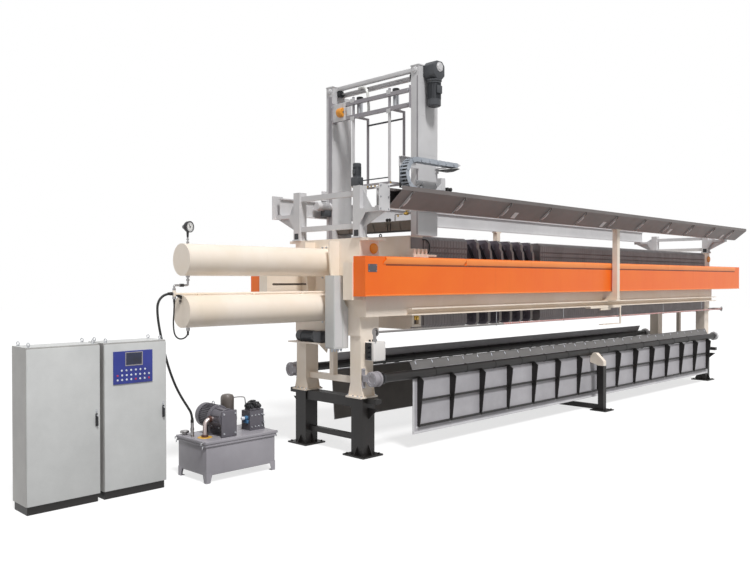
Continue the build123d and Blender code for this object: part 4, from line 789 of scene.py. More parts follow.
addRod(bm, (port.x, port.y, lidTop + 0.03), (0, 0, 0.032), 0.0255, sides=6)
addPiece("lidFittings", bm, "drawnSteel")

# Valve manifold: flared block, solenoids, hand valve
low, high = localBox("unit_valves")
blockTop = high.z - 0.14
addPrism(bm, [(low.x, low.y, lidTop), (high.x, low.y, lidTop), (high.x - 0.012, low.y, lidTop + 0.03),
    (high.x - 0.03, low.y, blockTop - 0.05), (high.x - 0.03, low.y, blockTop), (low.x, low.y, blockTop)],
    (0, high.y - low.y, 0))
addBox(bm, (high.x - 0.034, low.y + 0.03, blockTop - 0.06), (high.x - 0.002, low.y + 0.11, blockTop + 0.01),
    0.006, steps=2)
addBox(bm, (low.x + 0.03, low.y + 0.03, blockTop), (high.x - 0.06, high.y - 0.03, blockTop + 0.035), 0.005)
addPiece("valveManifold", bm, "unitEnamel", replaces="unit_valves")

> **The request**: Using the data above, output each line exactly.

> **Written response**:
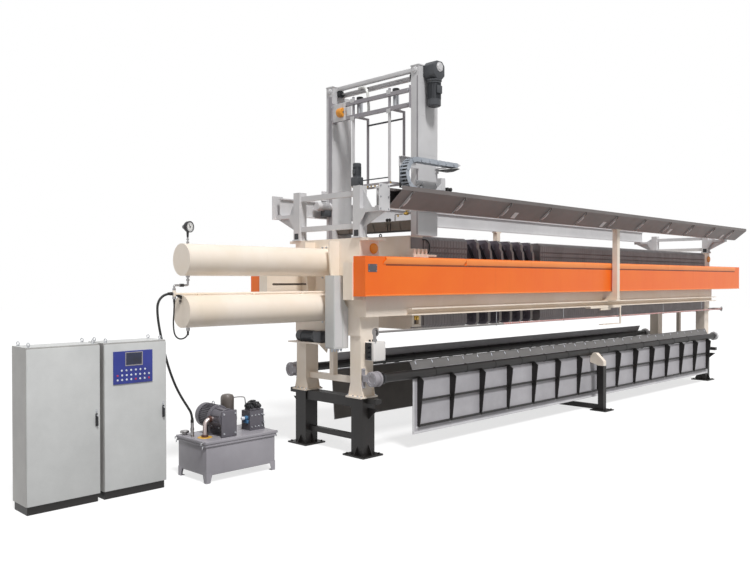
Continue the build123d and Blender code for this object: part 4, from line 789 of scene.py. More parts follow.
addRod(bm, (port.x, port.y, lidTop + 0.03), (0, 0, 0.032), 0.0255, sides=6)
addPiece("lidFittings", bm, "drawnSteel")

# Valve manifold: flared block, solenoids, hand valve
low, high = localBox("unit_valves")
blockTop = high.z - 0.14
addPrism(bm, [(low.x, low.y, lidTop), (high.x, low.y, lidTop), (high.x - 0.012, low.y, lidTop + 0.03),
    (high.x - 0.03, low.y, blockTop - 0.05), (high.x - 0.03, low.y, blockTop), (low.x, low.y, blockTop)],
    (0, high.y - low.y, 0))
addBox(bm, (high.x - 0.034, low.y + 0.03, blockTop - 0.06), (high.x - 0.002, low.y + 0.11, blockTop + 0.01),
    0.006, steps=2)
addBox(bm, (low.x + 0.03, low.y + 0.03, blockTop), (high.x - 0.06, high.y - 0.03, blockTop + 0.035), 0.005)
addPiece("valveManifold", bm, "unitEnamel", replaces="unit_valves")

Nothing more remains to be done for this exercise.